• [WHAT IS EXPECTED] In the data that follows, count every line holding the string "with" and give the count alone.

Excerpt from a dataset:
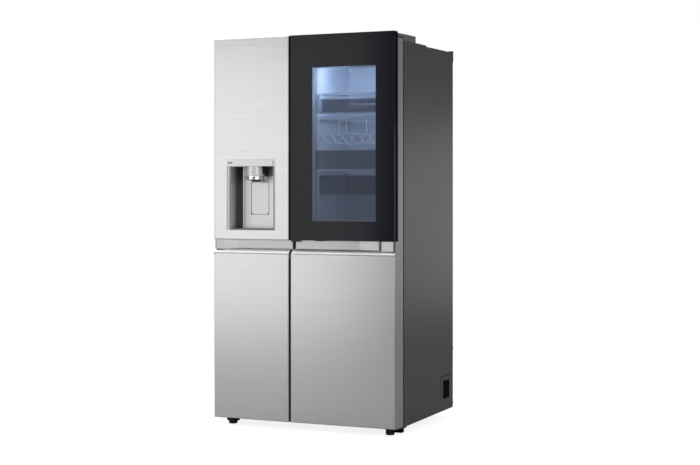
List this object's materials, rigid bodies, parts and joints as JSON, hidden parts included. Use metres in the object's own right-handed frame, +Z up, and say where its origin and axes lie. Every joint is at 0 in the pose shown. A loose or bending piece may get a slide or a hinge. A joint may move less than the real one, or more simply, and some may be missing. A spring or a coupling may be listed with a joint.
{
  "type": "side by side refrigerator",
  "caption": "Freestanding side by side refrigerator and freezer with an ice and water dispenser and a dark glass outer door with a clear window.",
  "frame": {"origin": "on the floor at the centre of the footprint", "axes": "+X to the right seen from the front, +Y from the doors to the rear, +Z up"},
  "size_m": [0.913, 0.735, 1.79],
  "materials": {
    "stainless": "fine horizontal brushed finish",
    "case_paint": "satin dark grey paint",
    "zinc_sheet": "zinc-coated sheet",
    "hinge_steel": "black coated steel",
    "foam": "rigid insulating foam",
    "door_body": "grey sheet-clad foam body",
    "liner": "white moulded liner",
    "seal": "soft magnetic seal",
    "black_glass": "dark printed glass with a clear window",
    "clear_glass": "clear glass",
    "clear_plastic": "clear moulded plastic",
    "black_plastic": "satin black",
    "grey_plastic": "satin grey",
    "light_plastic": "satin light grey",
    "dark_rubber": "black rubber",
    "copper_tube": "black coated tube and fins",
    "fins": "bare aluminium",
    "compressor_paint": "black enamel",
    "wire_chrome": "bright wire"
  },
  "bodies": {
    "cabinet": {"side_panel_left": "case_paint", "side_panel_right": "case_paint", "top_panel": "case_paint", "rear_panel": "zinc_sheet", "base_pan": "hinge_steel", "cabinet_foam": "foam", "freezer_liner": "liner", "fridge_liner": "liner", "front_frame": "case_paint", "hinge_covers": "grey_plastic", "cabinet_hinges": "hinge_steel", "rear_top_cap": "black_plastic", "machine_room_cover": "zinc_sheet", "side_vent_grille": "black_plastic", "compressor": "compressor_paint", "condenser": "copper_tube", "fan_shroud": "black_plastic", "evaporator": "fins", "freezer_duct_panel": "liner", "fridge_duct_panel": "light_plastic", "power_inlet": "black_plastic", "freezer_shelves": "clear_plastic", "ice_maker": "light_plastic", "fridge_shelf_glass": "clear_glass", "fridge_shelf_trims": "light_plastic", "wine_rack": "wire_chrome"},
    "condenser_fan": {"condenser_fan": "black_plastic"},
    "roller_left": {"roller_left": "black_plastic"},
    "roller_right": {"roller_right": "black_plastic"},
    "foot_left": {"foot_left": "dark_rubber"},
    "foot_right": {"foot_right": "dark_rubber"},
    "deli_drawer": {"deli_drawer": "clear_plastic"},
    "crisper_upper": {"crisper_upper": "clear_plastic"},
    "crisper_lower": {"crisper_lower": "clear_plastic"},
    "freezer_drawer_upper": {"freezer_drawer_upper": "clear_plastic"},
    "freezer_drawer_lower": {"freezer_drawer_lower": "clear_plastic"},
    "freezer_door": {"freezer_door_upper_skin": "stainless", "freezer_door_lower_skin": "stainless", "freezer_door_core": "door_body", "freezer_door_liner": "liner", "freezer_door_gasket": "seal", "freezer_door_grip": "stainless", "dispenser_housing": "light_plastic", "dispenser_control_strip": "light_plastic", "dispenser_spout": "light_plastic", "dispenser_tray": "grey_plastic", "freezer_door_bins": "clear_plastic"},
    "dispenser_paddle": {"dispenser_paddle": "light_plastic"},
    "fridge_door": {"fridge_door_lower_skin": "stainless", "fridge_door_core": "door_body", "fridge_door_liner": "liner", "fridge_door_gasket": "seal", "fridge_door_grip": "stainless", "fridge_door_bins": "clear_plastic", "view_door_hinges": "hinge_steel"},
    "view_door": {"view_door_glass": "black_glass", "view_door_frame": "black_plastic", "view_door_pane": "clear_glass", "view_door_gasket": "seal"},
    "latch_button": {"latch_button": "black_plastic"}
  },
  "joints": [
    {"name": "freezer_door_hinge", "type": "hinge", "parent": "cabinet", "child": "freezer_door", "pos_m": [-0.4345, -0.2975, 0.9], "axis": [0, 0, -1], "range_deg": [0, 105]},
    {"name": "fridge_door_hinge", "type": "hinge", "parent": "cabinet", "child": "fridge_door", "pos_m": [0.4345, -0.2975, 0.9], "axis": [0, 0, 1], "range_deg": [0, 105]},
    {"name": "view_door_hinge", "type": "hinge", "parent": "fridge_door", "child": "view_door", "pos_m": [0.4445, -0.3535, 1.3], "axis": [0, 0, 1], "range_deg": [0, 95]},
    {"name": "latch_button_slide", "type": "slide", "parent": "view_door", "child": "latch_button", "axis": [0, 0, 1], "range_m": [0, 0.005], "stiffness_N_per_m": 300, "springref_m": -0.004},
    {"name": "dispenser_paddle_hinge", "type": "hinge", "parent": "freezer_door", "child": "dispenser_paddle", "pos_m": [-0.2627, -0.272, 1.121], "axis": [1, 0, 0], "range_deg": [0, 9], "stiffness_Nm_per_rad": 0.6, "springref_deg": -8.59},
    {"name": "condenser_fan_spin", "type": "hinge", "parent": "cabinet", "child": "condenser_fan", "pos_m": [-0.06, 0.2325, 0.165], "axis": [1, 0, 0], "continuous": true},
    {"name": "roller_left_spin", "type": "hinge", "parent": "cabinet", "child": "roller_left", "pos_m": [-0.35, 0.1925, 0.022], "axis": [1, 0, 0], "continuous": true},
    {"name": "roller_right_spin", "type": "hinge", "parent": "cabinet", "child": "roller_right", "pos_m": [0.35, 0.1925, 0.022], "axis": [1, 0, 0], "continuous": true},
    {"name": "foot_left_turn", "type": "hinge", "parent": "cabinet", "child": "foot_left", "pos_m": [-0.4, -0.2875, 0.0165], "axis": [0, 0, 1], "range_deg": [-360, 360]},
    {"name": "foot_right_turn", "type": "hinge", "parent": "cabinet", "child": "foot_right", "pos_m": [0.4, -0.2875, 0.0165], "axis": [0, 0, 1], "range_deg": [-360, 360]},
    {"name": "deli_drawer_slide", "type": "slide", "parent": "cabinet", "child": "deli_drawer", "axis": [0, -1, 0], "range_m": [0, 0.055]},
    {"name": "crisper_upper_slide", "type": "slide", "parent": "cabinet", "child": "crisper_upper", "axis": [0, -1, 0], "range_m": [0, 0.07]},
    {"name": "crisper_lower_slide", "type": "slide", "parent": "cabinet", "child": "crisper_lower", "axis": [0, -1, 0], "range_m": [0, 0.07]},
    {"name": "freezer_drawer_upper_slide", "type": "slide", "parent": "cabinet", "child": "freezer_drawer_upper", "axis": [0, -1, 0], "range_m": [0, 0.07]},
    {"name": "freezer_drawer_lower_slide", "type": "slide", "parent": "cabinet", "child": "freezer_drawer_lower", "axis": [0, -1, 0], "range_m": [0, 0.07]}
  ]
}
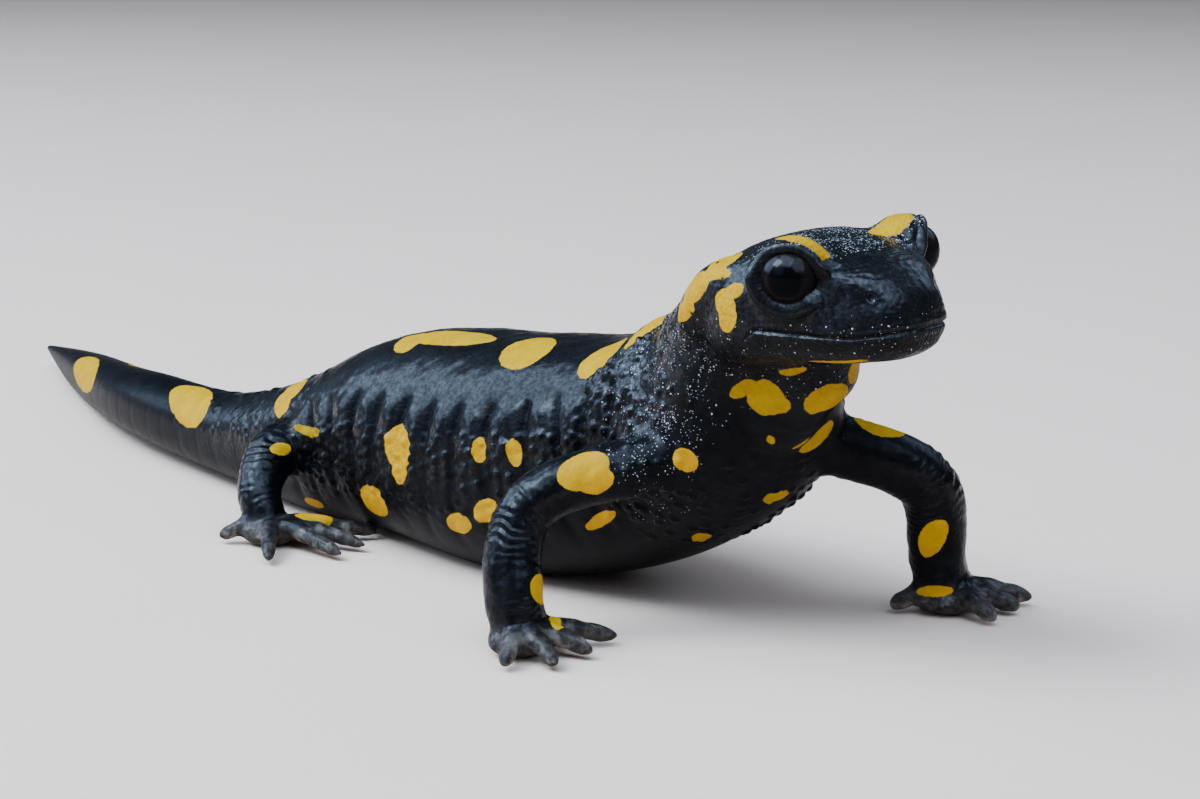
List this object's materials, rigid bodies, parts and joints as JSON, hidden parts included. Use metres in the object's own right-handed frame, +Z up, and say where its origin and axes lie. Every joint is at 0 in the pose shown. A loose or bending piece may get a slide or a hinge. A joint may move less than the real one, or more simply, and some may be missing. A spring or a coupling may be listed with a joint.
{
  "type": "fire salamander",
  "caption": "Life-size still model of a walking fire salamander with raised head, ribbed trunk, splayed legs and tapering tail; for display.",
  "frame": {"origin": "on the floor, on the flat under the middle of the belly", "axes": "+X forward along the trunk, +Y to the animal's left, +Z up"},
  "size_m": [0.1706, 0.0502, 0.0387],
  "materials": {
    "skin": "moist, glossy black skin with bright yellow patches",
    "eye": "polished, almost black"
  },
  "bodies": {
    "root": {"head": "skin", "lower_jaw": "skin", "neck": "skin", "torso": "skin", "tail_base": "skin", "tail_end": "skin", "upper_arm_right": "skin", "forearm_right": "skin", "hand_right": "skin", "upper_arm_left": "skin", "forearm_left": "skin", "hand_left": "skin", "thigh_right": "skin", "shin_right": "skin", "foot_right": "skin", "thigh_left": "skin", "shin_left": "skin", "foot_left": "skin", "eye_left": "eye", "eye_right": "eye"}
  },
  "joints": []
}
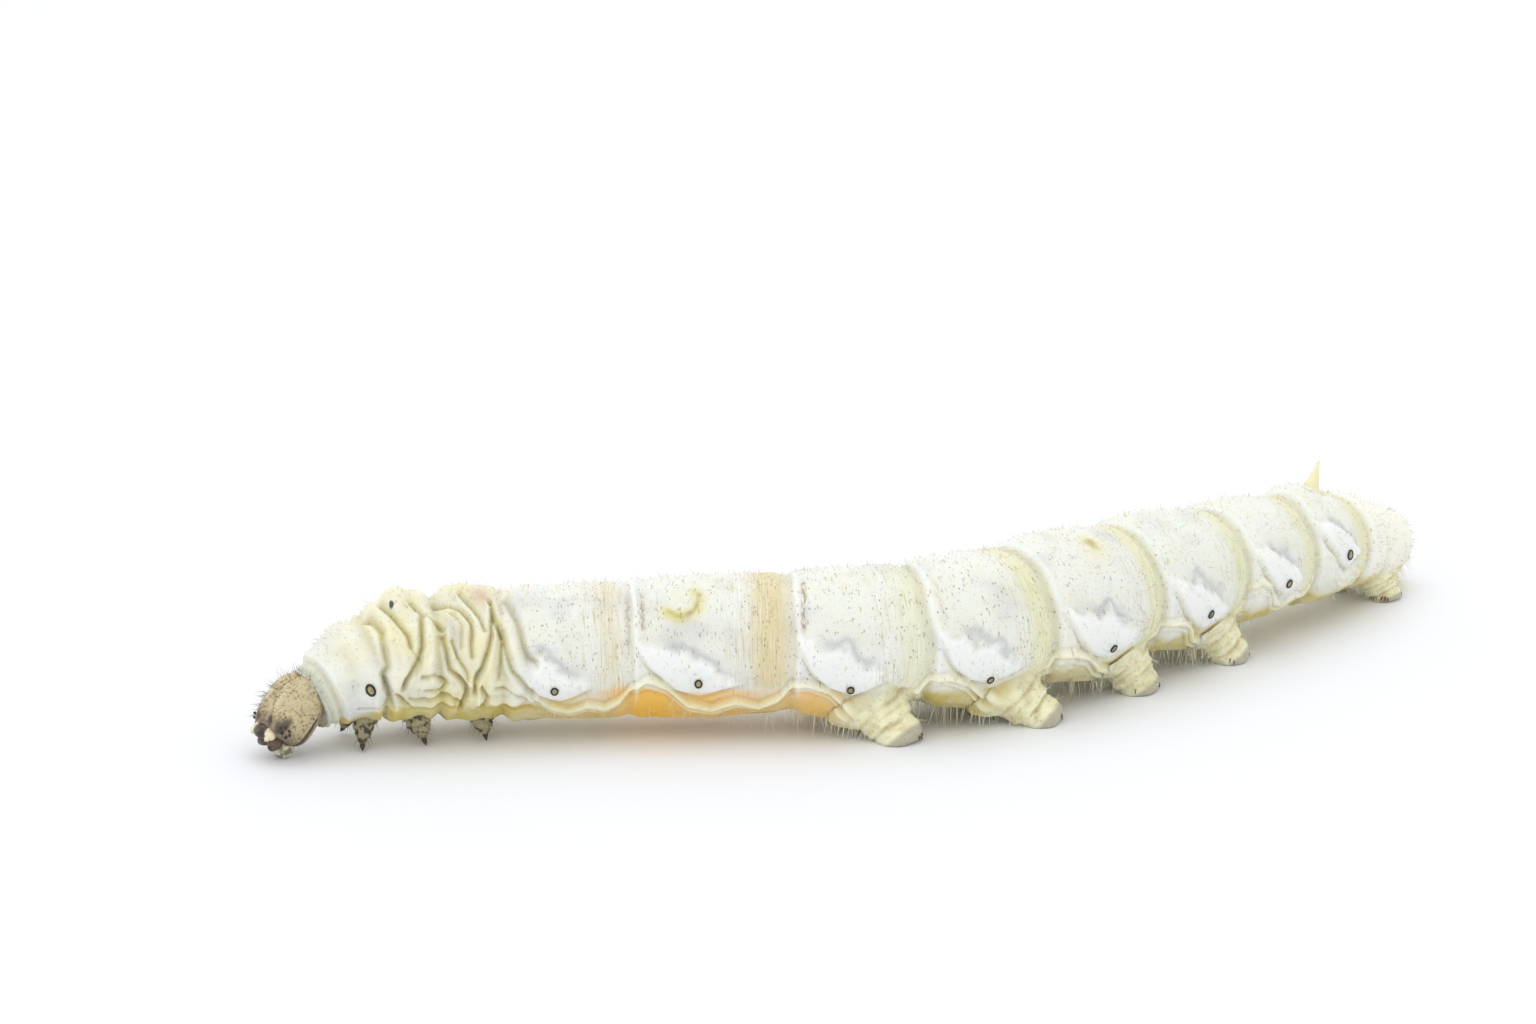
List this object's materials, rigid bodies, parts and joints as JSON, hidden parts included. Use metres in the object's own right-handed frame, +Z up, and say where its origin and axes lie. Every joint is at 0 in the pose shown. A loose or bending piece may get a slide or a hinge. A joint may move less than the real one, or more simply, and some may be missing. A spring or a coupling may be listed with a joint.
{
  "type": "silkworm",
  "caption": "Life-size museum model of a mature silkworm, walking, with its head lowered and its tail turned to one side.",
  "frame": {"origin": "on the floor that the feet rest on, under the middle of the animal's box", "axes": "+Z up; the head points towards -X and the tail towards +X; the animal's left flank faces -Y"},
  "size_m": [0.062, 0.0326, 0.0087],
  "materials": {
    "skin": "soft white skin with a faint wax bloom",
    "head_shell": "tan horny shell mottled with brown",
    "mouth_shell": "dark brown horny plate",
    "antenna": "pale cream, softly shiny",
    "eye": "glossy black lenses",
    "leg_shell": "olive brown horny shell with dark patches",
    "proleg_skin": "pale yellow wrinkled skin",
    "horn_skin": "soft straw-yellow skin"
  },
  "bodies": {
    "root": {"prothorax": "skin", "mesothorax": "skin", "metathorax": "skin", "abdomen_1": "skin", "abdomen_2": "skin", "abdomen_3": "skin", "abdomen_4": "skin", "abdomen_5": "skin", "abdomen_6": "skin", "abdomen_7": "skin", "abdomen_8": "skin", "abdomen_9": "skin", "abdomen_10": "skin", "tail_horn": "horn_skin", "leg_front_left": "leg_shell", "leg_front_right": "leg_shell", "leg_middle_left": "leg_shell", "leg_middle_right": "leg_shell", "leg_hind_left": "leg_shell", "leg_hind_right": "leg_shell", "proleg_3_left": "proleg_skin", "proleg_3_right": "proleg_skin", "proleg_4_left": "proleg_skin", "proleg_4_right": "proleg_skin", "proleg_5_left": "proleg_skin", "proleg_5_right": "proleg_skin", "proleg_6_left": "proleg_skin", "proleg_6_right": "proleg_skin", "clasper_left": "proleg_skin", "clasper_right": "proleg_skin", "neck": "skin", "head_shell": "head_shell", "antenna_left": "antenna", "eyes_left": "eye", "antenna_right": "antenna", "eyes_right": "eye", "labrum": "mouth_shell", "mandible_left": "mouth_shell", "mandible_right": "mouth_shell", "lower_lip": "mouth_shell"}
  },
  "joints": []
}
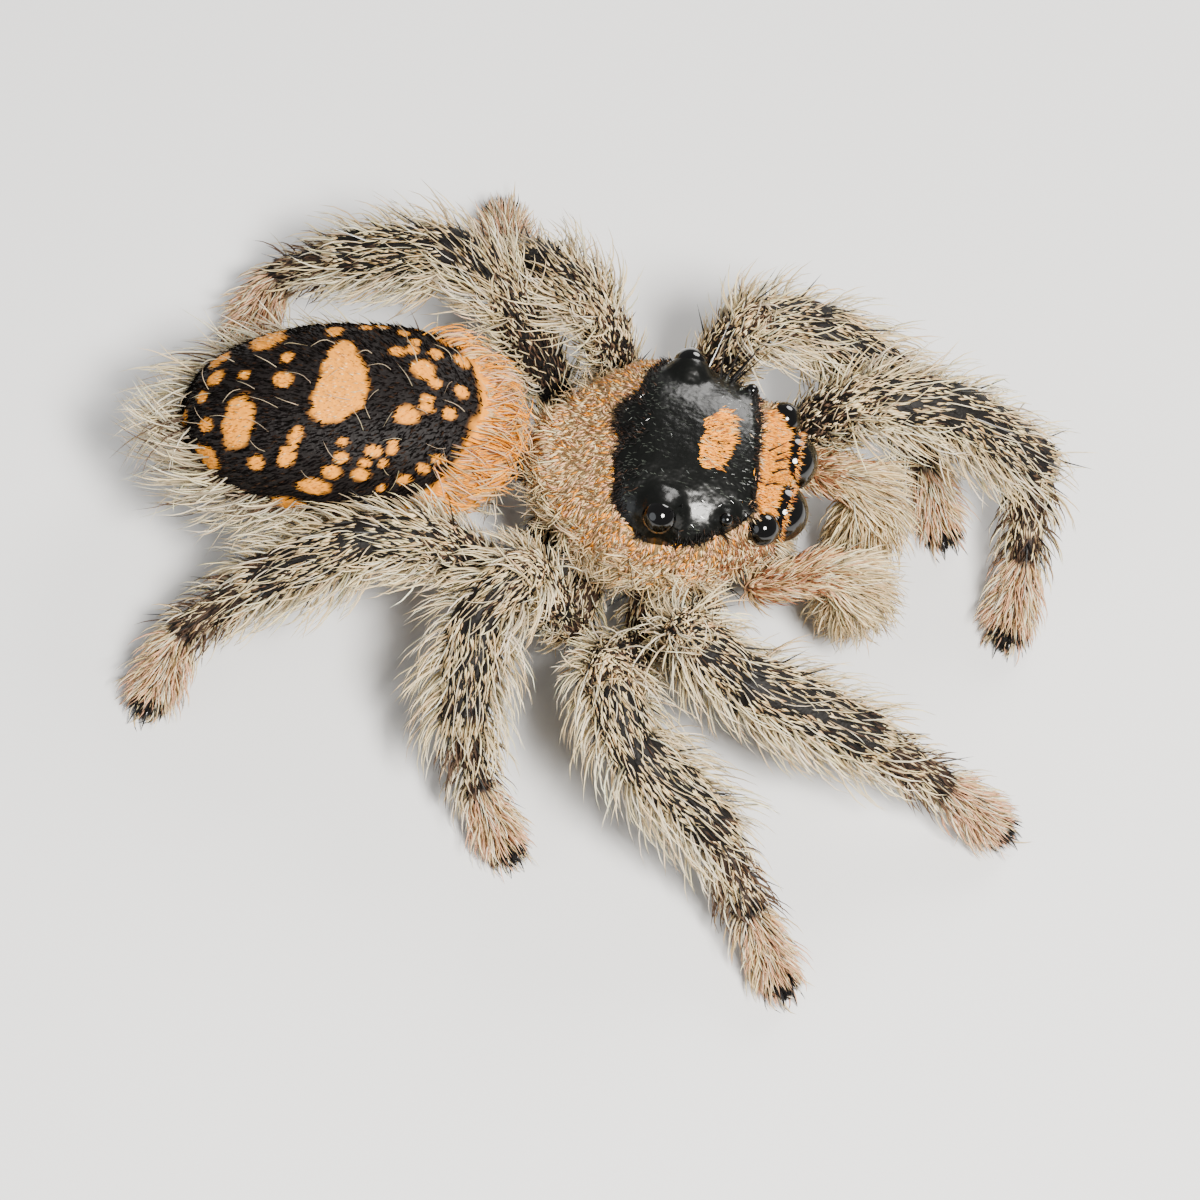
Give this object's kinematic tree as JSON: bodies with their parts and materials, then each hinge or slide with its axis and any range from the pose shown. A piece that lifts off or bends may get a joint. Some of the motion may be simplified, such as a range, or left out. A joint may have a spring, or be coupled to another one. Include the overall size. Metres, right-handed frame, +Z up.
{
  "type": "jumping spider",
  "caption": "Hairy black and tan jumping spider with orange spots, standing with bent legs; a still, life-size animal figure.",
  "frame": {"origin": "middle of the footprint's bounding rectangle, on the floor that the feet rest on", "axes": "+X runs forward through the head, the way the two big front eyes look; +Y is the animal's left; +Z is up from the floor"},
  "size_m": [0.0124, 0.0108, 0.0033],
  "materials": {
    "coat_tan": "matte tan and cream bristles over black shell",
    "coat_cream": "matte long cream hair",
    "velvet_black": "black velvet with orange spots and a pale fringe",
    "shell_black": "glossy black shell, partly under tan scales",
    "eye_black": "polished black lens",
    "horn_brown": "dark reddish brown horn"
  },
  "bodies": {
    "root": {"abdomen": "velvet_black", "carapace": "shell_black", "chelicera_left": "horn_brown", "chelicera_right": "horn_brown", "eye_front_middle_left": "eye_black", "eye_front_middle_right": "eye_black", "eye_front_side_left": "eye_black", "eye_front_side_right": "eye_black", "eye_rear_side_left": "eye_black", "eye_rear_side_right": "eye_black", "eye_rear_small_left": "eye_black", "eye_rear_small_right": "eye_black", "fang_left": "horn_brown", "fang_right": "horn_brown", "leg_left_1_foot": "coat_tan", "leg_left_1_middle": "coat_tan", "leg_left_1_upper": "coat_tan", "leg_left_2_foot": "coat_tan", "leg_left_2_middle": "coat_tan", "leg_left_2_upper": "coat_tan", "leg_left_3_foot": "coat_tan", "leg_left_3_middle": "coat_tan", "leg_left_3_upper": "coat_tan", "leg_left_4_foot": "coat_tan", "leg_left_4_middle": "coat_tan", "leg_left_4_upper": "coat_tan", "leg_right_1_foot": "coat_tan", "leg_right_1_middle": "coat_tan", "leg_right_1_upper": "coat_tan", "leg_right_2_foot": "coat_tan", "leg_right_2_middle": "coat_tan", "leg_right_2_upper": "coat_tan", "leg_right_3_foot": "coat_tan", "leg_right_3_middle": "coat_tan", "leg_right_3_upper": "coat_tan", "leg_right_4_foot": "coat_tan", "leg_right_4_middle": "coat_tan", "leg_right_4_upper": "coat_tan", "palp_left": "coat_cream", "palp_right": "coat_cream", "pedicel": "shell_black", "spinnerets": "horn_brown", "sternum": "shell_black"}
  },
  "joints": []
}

• [TASK RESPONSE] 14